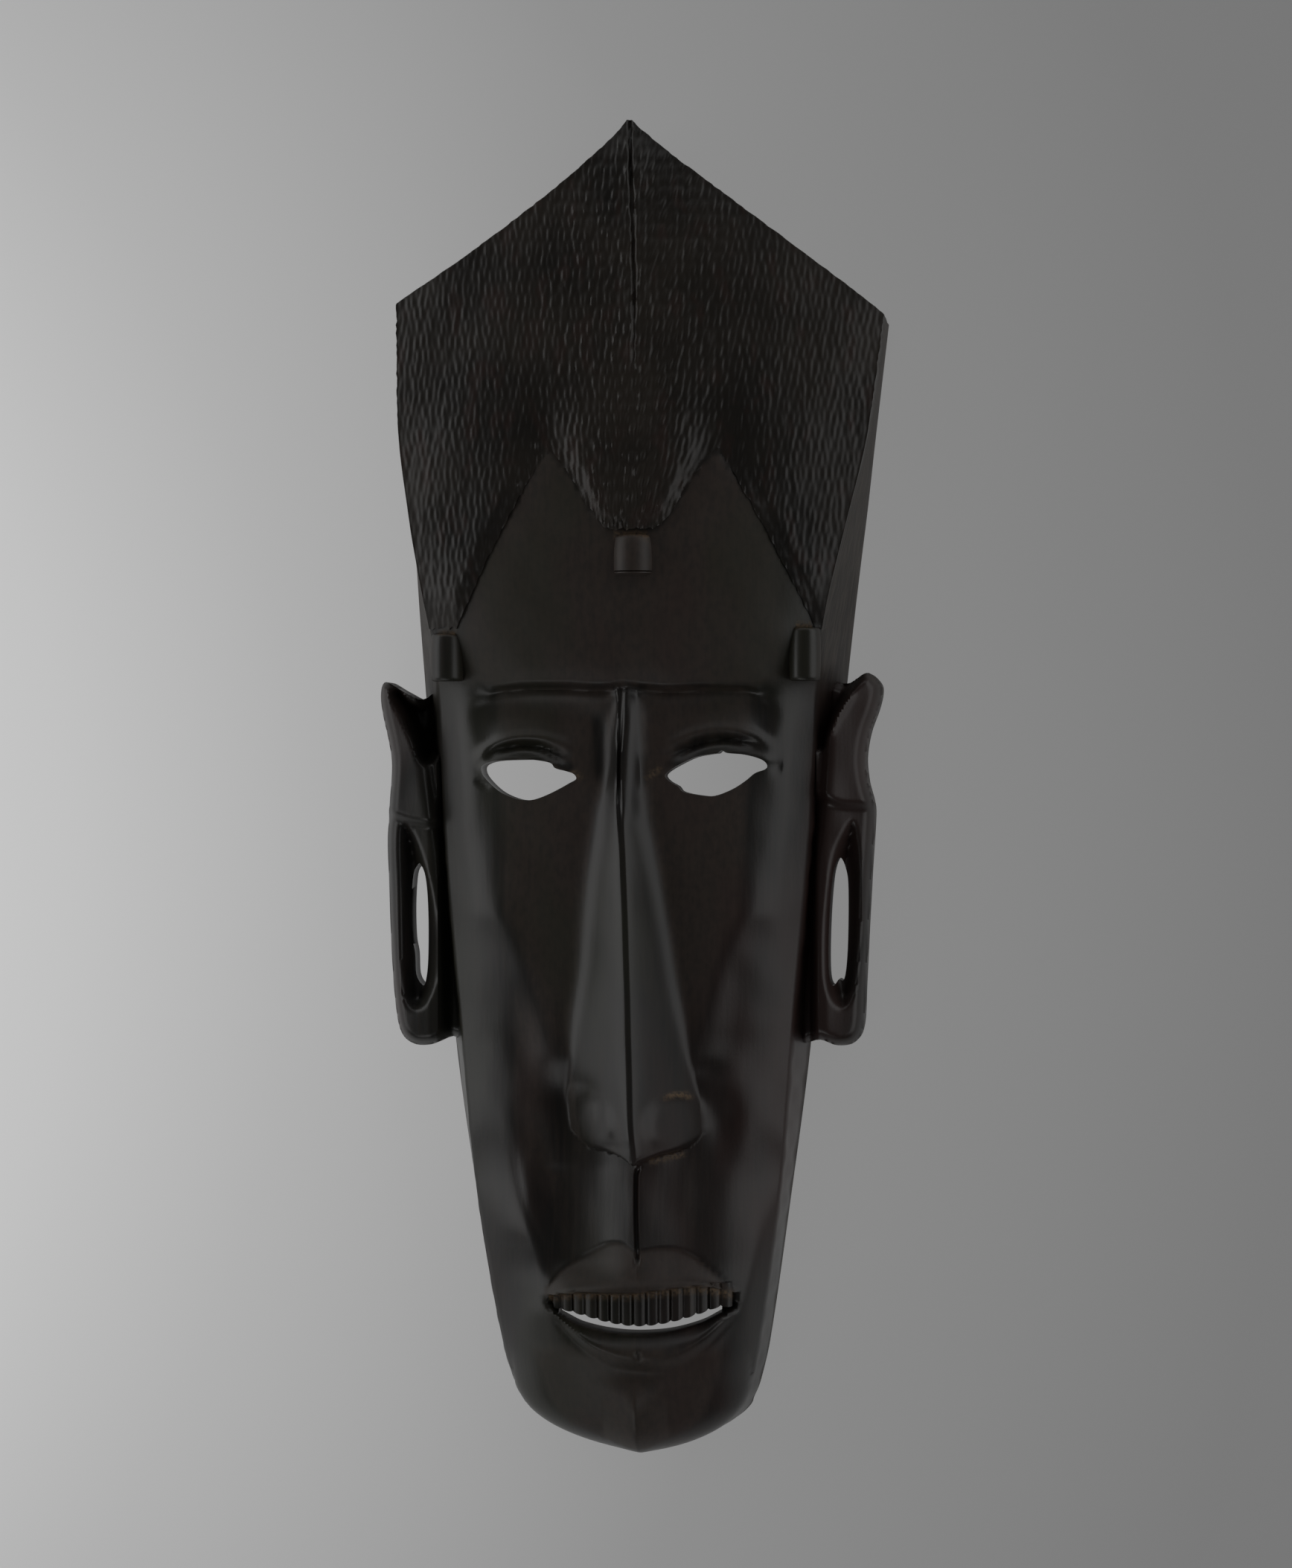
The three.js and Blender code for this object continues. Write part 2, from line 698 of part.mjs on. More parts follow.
function maskSolid() {
  const ear = rightEar();
  const earMiddle = spine((SLOT.top + SLOT.bottom) / 2) + EAR.outward;
  const templeMiddle = spine(TEMPLE_BEAD.y);
  const block = solidFromRows(ROWS.map((y) => rowPoints(y, 0)));
  const added = [
    hair(),
    ear.translate([earMiddle, 0, 0]),
    ear.mirror([1, 0, 0]).translate([earMiddle, -EAR.leftDrop, 0]),
    bead(BEAD, BEAD.x),
    bead(TEMPLE_BEAD, templeMiddle - TEMPLE_BEAD.half),
    bead(TEMPLE_BEAD, templeMiddle + TEMPLE_BEAD.half),
  ];
  const hollowed = added.reduce((whole, piece) => whole.add(piece), block).subtract(cavity());
  const holes = [eyeHole(-1), eyeHole(1), mouthHole()];
  const opened = holes.reduce((whole, cut) => whole.subtract(cut), hollowed);
  return teeth().reduce((whole, tooth) => whole.add(tooth), opened).simplify(SLIVER);
}

function toGeometry(solid) {
  const made = solid.getMesh();
  const geometry = new THREE.BufferGeometry();
  geometry.setAttribute("position", new THREE.BufferAttribute(made.vertProperties, 3));
  geometry.setIndex(new THREE.BufferAttribute(made.triVerts, 1));
  return geometry;
}

// The origin is under the middle of the whole mask
function centred(geometry) {
  geometry.computeBoundingBox();
  const middle = geometry.boundingBox.getCenter(new THREE.Vector3());
  geometry.translate(-middle.x, -middle.y, -geometry.boundingBox.min.z);
  geometry.computeVertexNormals();
  return geometry;
}

const ebony = new THREE.MeshStandardMaterial({ color: 0x1c1714, roughness: 0.38, metalness: 0 });
const mask = new THREE.Mesh(centred(toGeometry(maskSolid())), ebony);
mask.name = "mask";

const group = new THREE.Group();
group.add(mask);

export default group;
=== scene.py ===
# The finish of a long carved ebony mask that lies face up on its flat back rim.
# Shapes are worked out in millimetres, with +X to the right of the face, +Y towards the crown and +Z
# out of the face, and they become metres when a mesh is made.
import math
import bpy
import numpy as np
from mathutils import Matrix, Vector
from types import SimpleNamespace as Sizes


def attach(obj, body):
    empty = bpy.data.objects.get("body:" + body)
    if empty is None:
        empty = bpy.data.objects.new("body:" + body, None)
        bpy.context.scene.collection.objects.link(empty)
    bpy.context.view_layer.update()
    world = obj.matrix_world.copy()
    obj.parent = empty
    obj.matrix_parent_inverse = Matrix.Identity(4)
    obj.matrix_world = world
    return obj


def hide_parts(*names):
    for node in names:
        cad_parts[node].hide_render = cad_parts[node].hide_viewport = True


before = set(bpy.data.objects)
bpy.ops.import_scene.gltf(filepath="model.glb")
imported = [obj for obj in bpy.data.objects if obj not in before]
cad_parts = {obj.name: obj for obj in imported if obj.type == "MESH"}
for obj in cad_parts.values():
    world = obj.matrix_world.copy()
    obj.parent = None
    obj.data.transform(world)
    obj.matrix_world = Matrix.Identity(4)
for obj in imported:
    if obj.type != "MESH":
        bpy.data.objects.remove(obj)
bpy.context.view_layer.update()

MM = 0.001

# The model's origin is under the middle of the whole mask, which is here in the carving's own sizes
ORIGIN = (-1.27, -2.25)

# Heights along the mask
CHIN_TIP = -252.5
JAW_CORNER = -235
BROW = 36
HAIR_FOOT = 58
CROWN_CORNER = 177
CROWN_TIP = 245.8

# Half-widths and the roundness of the outline
JAW_CORNER_HALF = 45.2
CROWN_CORNER_HALF = 90.9
APEX_HALF = 0.8
CROWN_ROUNDING = 1.13
CHIN_ALONG = 1.3
CHIN_ACROSS = 0.7
CHIN_FULLNESS = 0.38
CHIN_TURN = Sizes(above=14, power=2.6, span=(JAW_CORNER + 24, JAW_CORNER - 9))
JAW_WEAR = Sizes(depth=1.5, reach=4.5)
CORNER_DROP = 2.5
PANEL_SHARE = 0.68
BAND_SHARE = 0.84
BAND_BOW = 0.12


def curve(stations):
    """A smooth curve through stations, each a place and the value there, as a function of arrays."""
    place, value = np.array(stations, float).T
    below = np.maximum(np.arange(len(place)) - 1, 0)
    above = np.minimum(np.arange(len(place)) + 1, len(place) - 1)
    slope = (value[above] - value[below]) / (place[above] - place[below])

    def at(p):
        p = np.clip(np.asarray(p, float), place[0], place[-1])
        i = np.clip(np.searchsorted(place, p, side="right") - 1, 0, len(place) - 2)
        span = place[i + 1] - place[i]
        t = (p - place[i]) / span
        ease = t * t * (3 - 2 * t)
        start = t * (1 - t) ** 2
        end = t * t * (t - 1)
        return value[i] + (value[i + 1] - value[i]) * ease + span * (slope[i] * start + slope[i + 1] * end)

    return at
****
= PROBLEM TO SOLVE =
The line with "const ebony = new" marks the start and the line with "for node in" marks the end; transcribe every line in that stretch, unchanged.

= FINAL RESULT =
const ebony = new THREE.MeshStandardMaterial({ color: 0x1c1714, roughness: 0.38, metalness: 0 });
const mask = new THREE.Mesh(centred(toGeometry(maskSolid())), ebony);
mask.name = "mask";

const group = new THREE.Group();
group.add(mask);

export default group;
=== scene.py ===
# The finish of a long carved ebony mask that lies face up on its flat back rim.
# Shapes are worked out in millimetres, with +X to the right of the face, +Y towards the crown and +Z
# out of the face, and they become metres when a mesh is made.
import math
import bpy
import numpy as np
from mathutils import Matrix, Vector
from types import SimpleNamespace as Sizes


def attach(obj, body):
    empty = bpy.data.objects.get("body:" + body)
    if empty is None:
        empty = bpy.data.objects.new("body:" + body, None)
        bpy.context.scene.collection.objects.link(empty)
    bpy.context.view_layer.update()
    world = obj.matrix_world.copy()
    obj.parent = empty
    obj.matrix_parent_inverse = Matrix.Identity(4)
    obj.matrix_world = world
    return obj


def hide_parts(*names):
    for node in names:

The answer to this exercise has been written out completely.